• [EXERCISE OBJECTIVE]: Copy the data exactly from the line that contains "Write part 2" through the line that contains "bpy.context.scene.collection.objects.link(lamp)", keeping both end lines and leaving out everything else.

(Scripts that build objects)
++++
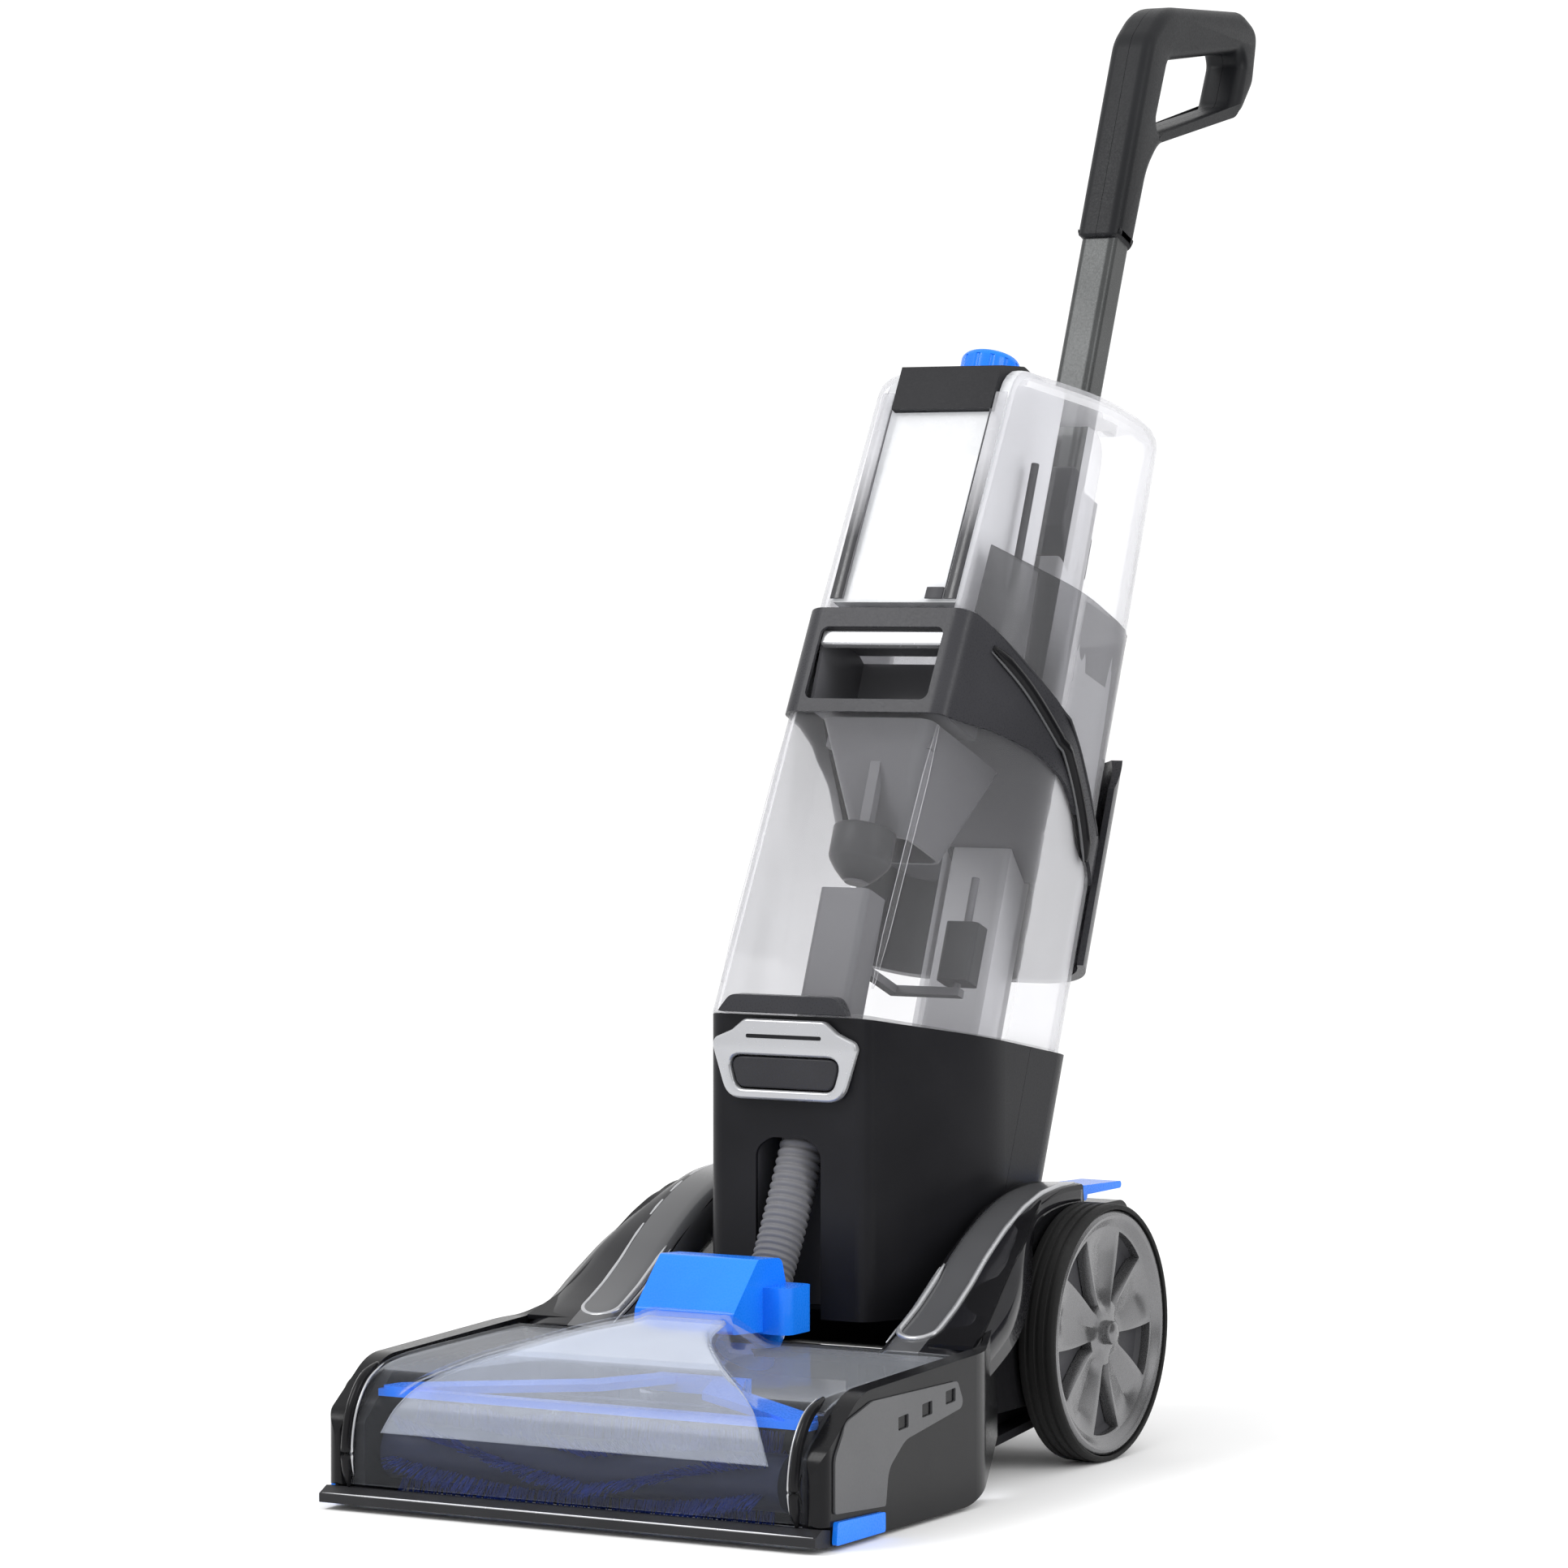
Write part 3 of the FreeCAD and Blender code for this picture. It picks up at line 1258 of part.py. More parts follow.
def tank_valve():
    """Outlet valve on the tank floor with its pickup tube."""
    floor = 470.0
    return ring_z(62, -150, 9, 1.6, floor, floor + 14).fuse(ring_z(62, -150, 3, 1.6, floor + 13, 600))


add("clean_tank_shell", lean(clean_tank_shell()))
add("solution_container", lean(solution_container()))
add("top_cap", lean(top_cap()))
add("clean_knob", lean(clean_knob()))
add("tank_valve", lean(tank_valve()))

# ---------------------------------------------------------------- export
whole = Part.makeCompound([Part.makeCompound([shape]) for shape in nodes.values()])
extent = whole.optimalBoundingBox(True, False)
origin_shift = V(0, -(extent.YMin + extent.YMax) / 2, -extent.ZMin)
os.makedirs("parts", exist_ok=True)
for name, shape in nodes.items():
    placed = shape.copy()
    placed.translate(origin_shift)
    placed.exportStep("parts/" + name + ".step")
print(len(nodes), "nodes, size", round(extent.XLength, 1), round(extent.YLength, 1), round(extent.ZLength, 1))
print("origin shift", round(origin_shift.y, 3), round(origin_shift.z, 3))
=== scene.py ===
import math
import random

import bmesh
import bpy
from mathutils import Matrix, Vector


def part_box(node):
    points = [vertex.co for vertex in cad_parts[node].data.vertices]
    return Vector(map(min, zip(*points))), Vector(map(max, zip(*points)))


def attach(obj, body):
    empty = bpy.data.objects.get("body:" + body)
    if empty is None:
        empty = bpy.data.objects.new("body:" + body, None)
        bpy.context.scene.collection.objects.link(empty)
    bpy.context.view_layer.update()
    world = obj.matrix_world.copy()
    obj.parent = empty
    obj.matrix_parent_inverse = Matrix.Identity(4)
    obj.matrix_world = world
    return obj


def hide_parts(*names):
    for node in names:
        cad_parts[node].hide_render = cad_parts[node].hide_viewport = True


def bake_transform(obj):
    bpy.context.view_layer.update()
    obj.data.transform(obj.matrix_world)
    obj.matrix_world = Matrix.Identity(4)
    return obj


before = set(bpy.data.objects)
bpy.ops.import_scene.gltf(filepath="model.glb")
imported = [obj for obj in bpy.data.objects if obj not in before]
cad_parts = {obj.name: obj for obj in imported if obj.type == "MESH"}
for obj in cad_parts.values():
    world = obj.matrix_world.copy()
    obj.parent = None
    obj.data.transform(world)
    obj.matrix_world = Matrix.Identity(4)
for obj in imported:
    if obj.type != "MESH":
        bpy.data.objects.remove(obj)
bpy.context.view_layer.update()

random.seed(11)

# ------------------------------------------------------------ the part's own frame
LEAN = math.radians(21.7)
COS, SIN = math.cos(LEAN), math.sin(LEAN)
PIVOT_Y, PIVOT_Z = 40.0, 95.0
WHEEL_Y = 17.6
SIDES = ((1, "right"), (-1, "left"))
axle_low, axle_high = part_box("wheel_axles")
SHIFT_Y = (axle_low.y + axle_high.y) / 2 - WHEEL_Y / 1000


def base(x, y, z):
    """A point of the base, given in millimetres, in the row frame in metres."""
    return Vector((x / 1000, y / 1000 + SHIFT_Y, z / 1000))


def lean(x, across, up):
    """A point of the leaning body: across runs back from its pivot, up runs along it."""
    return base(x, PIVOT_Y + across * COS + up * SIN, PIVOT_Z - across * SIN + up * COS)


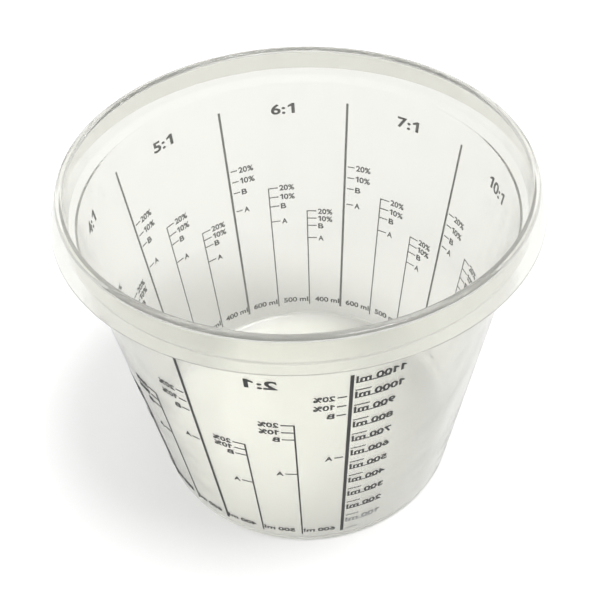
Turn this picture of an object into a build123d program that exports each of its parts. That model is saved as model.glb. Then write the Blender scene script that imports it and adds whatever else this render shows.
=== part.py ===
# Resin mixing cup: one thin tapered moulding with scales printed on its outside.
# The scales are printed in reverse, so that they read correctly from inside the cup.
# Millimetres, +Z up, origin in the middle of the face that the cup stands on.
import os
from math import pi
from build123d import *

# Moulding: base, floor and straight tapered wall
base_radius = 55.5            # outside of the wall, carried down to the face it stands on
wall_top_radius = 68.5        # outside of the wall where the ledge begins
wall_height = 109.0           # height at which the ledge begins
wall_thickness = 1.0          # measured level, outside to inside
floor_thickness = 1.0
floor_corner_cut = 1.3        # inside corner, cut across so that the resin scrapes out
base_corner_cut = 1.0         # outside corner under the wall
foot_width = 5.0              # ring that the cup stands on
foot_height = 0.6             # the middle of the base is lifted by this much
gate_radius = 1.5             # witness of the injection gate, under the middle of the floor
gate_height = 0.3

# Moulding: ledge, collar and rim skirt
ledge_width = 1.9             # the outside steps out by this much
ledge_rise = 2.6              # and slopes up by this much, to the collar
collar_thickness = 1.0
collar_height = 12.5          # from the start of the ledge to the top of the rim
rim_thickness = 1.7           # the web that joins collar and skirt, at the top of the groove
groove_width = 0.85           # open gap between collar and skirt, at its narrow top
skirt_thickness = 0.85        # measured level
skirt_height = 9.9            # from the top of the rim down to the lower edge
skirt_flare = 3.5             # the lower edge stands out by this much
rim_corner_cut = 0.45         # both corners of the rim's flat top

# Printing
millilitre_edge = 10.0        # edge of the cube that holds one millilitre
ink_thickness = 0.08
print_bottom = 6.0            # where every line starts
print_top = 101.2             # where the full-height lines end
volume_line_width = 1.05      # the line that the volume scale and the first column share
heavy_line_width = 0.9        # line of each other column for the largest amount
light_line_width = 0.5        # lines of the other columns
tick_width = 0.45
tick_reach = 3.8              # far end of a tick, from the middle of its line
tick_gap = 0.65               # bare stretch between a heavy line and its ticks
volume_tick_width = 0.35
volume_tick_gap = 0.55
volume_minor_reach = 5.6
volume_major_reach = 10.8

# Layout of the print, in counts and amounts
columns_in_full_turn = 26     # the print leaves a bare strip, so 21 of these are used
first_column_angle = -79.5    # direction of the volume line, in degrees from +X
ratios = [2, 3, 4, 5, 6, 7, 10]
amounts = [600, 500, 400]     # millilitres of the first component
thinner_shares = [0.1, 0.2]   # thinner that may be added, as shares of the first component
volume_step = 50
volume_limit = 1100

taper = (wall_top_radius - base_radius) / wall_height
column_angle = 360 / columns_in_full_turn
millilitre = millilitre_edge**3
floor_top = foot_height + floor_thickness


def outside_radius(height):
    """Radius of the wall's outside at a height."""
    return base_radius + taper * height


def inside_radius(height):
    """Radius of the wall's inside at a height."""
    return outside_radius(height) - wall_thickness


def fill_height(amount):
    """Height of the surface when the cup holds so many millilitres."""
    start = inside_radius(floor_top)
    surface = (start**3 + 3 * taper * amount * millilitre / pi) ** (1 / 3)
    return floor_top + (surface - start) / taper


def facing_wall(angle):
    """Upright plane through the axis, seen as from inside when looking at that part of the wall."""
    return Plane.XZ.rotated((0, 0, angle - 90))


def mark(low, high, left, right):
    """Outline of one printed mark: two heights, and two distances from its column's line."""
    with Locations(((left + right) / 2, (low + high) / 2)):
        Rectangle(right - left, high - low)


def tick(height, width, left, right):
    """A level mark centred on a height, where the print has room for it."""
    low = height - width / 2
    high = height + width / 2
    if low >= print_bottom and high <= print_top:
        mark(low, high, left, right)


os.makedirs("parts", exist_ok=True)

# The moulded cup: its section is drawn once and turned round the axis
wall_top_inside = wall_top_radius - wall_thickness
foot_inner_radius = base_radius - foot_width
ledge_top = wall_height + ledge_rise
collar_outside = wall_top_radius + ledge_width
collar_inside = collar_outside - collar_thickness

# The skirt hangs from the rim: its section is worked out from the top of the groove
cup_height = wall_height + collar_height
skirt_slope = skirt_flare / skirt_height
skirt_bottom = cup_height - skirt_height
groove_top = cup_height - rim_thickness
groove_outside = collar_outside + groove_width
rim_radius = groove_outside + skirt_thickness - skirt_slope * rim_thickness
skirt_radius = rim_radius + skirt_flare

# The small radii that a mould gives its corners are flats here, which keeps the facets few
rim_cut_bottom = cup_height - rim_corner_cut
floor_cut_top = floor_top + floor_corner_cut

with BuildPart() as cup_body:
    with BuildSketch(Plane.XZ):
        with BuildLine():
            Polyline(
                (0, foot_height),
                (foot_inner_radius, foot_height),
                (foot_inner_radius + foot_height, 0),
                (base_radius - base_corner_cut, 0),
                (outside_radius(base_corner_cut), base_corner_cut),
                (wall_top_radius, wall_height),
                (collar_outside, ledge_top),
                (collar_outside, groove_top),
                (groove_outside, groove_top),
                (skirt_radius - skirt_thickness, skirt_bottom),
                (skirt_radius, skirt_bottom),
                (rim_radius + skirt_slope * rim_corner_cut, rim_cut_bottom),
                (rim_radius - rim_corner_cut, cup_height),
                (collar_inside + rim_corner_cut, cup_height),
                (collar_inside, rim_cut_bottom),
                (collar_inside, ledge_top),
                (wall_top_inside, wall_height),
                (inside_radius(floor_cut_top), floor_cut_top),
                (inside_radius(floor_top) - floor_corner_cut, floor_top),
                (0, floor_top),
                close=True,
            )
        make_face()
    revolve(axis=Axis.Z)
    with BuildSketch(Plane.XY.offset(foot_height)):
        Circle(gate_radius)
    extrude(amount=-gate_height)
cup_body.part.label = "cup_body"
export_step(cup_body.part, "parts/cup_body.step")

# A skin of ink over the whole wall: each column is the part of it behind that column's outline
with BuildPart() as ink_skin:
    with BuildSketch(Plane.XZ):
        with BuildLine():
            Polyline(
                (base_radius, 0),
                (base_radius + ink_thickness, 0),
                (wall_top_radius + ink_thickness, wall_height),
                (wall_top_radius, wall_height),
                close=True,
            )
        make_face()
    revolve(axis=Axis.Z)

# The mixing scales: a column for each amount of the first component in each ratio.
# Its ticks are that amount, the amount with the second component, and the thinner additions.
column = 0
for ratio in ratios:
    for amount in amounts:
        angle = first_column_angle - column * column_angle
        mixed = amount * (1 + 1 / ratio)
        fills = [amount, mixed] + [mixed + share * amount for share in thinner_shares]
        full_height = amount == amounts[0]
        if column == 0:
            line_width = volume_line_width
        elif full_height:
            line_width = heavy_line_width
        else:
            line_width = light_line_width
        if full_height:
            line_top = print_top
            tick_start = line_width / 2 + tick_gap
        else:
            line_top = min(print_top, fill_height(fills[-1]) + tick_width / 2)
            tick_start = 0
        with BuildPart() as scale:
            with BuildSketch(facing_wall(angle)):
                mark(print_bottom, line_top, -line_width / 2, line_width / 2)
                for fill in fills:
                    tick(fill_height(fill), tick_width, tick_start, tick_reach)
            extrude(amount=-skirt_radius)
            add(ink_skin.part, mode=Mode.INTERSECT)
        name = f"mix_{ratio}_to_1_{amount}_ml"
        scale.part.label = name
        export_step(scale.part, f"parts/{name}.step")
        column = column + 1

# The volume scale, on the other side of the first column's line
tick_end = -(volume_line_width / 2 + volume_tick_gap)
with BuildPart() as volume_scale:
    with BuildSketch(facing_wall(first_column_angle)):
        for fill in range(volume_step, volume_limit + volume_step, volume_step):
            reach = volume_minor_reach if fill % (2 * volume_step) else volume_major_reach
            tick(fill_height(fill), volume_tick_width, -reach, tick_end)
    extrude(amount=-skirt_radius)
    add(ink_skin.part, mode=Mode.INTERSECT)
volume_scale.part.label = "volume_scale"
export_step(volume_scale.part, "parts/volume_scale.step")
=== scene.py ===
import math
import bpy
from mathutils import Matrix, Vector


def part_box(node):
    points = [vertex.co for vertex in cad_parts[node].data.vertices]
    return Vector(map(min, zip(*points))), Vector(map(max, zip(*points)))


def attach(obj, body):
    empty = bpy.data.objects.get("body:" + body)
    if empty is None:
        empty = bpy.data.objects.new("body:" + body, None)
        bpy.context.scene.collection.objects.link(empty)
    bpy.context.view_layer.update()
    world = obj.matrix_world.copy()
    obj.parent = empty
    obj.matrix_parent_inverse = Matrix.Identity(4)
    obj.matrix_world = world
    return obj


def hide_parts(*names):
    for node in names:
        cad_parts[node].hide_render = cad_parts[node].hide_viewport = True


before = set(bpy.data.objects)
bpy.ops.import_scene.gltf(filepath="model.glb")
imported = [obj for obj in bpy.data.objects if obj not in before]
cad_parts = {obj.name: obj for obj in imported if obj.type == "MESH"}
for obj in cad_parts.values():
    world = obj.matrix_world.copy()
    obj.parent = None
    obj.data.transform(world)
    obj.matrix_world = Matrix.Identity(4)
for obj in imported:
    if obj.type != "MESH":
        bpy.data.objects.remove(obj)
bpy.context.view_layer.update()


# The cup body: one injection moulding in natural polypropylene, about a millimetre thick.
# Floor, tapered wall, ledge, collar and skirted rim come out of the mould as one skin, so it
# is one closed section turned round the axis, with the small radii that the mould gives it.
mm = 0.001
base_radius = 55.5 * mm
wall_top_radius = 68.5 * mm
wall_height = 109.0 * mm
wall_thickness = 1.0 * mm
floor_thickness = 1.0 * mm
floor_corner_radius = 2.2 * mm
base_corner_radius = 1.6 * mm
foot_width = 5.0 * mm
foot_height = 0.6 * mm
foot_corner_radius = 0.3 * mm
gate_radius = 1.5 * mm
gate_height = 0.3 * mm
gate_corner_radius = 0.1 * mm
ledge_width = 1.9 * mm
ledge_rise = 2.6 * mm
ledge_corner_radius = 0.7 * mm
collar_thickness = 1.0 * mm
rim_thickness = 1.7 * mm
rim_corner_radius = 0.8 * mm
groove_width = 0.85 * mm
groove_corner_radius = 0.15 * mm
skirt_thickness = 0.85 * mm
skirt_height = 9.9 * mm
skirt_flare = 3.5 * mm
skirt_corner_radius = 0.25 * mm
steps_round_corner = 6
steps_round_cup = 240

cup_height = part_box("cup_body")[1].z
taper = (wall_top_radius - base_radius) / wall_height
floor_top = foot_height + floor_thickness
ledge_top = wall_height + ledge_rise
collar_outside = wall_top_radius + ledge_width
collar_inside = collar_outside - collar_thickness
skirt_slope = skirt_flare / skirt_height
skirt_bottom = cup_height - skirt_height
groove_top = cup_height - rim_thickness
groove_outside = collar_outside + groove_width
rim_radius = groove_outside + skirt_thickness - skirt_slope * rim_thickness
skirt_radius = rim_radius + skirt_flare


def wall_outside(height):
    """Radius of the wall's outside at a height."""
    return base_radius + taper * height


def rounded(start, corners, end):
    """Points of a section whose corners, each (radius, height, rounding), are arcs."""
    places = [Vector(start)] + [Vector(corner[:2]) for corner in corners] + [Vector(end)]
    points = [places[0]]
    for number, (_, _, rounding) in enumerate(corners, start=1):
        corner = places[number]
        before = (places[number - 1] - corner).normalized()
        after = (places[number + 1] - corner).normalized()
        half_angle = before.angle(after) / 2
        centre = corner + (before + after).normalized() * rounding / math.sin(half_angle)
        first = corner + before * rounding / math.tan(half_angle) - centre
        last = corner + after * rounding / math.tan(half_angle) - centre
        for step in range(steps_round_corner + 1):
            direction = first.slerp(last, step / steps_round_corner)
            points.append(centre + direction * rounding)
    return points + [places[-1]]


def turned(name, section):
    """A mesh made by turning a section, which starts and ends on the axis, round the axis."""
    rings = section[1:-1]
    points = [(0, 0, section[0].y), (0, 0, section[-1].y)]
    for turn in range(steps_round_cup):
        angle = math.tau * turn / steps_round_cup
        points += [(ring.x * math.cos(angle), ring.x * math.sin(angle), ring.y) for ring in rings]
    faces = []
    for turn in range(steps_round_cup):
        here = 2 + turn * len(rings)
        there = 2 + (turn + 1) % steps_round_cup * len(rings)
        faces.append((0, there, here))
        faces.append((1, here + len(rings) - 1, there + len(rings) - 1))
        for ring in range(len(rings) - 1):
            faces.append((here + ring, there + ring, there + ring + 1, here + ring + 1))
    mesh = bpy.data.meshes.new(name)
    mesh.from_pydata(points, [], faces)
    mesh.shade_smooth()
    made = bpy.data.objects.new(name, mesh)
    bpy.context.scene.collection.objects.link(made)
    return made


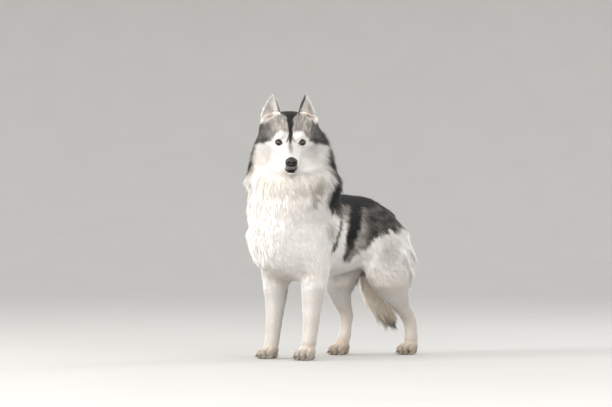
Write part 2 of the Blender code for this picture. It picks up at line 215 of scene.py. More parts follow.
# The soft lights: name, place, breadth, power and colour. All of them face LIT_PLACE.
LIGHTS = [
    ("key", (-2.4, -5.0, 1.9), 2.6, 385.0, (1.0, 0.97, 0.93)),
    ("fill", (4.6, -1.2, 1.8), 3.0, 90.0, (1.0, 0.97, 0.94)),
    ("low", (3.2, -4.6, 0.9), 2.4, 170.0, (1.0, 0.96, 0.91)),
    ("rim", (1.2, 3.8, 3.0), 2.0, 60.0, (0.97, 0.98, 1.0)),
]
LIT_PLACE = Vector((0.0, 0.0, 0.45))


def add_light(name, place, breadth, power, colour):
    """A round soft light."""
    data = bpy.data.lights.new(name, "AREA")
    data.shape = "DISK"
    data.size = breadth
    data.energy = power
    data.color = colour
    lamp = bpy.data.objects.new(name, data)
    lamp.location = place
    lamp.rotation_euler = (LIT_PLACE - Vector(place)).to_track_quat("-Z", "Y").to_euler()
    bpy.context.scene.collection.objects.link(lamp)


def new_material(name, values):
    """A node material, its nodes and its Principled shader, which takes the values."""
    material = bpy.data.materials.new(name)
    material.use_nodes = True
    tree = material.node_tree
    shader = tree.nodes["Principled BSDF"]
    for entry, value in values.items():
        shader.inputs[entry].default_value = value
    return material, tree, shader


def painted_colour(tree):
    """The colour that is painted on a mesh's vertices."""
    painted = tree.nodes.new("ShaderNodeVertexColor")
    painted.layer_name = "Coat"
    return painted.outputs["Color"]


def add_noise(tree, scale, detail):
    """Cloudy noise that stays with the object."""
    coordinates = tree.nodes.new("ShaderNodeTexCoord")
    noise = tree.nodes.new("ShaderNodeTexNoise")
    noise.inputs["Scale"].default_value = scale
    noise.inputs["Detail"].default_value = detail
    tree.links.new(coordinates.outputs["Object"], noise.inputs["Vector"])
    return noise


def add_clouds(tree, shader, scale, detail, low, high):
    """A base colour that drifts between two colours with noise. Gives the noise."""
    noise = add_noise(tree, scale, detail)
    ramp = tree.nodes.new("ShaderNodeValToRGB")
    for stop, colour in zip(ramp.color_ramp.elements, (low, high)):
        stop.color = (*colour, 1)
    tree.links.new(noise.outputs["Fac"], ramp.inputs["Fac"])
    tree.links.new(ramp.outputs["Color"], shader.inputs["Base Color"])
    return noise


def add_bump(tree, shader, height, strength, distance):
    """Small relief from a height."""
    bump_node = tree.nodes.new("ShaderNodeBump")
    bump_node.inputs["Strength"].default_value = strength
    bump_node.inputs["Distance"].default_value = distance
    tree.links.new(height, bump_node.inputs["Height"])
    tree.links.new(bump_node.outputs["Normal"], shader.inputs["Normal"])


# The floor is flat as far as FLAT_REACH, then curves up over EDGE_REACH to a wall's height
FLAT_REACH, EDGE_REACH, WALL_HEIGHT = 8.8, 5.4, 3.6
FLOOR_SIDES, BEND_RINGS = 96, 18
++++
• [WRITTEN SOLUTION]:
Write part 2 of the Blender code for this picture. It picks up at line 215 of scene.py. More parts follow.
# The soft lights: name, place, breadth, power and colour. All of them face LIT_PLACE.
LIGHTS = [
    ("key", (-2.4, -5.0, 1.9), 2.6, 385.0, (1.0, 0.97, 0.93)),
    ("fill", (4.6, -1.2, 1.8), 3.0, 90.0, (1.0, 0.97, 0.94)),
    ("low", (3.2, -4.6, 0.9), 2.4, 170.0, (1.0, 0.96, 0.91)),
    ("rim", (1.2, 3.8, 3.0), 2.0, 60.0, (0.97, 0.98, 1.0)),
]
LIT_PLACE = Vector((0.0, 0.0, 0.45))


def add_light(name, place, breadth, power, colour):
    """A round soft light."""
    data = bpy.data.lights.new(name, "AREA")
    data.shape = "DISK"
    data.size = breadth
    data.energy = power
    data.color = colour
    lamp = bpy.data.objects.new(name, data)
    lamp.location = place
    lamp.rotation_euler = (LIT_PLACE - Vector(place)).to_track_quat("-Z", "Y").to_euler()
    bpy.context.scene.collection.objects.link(lamp)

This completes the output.